Fourth paragraph. Yes, and a million times, yes. Biblical scholars have a lot to offer us. The people who wrote, translated and copied the Bible weren’t God’s secretaries, taking down shorthand. They were human beings. And the texts have different messages for different generations. Ansd some of the significant ‘errors’ turn out on further study not to be errors at all. We are greatly blessed that God gave us tradition and the magisterium, as well as the Bible, to guide us in understanding what the stories are teaching in our generation.
“Modern biblical scholars start with the presupposition that anything in the Bible that deals with the divine or with miracles is untrue.
## Not true.
2 Science does not deal in miracles, and so neither do biblical scholars.”
## True – because the category of the miraculous allows anything to happen.

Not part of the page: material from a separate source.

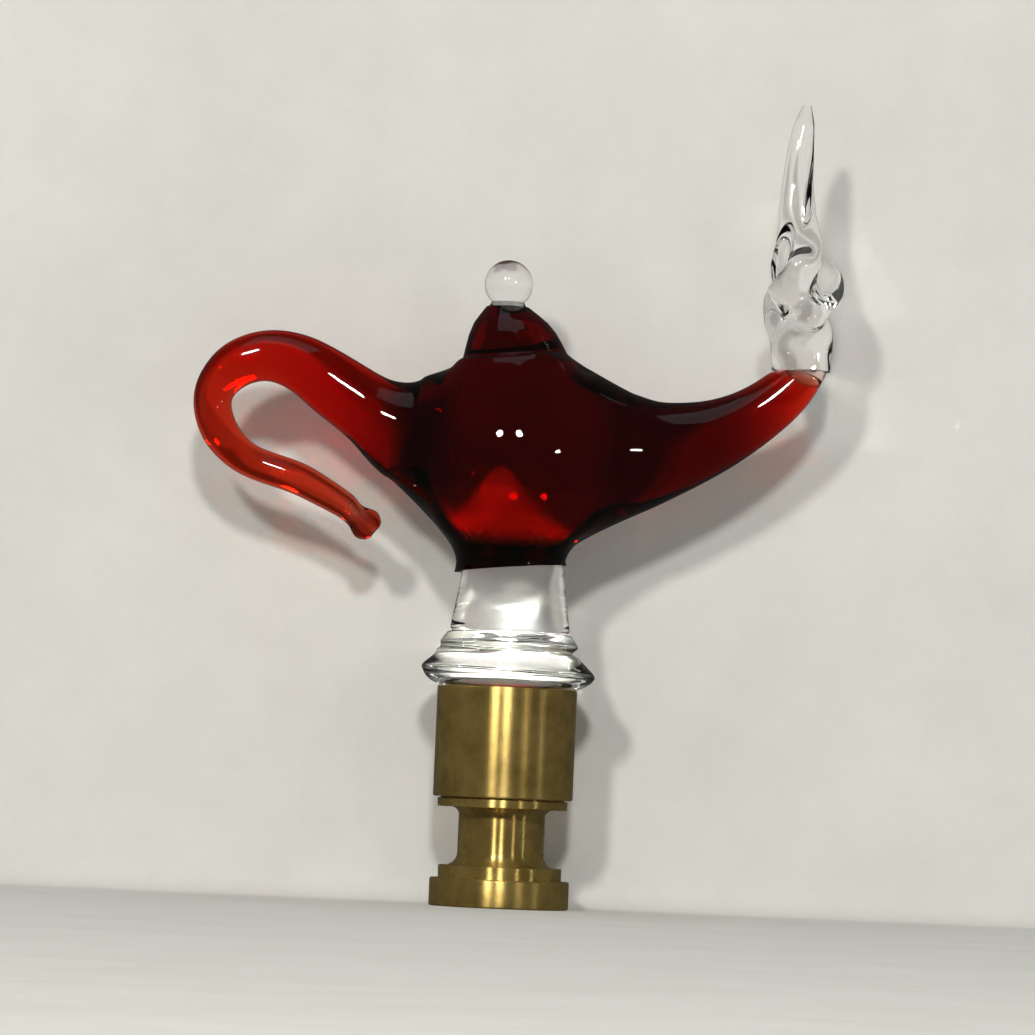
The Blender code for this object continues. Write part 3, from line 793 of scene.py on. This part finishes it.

It’s not *controllable*, in the way historical evidence is. Allow the miraculous as a valid part of the critical method, & there is no *rational* answer to the suggestion that Superman was called from 20th-century Metropolis to gather all the animals to the Ark from the four corners of the earth. The difficulty of Noah’s getting all those animals into into the Ark is solved, & the inerrancy of the text preserved.
Since Superman can travel back and forth in time, & can move at enormous speed, it is quibbling to deny that God may have acted in this way – for God can do all things.
That is how “conspiracy theory” history & Church history is written. If available evidence can be ignored, which is what bringing in miracles as explanations makes unavoidable, you get bad history
Kerberos, I – for one – am delighted with the work of modern biblical historians for what it can teach us about history and context. I’ve been a history buff all my life. What I object to in this post is biblical historians being used to teach us theology.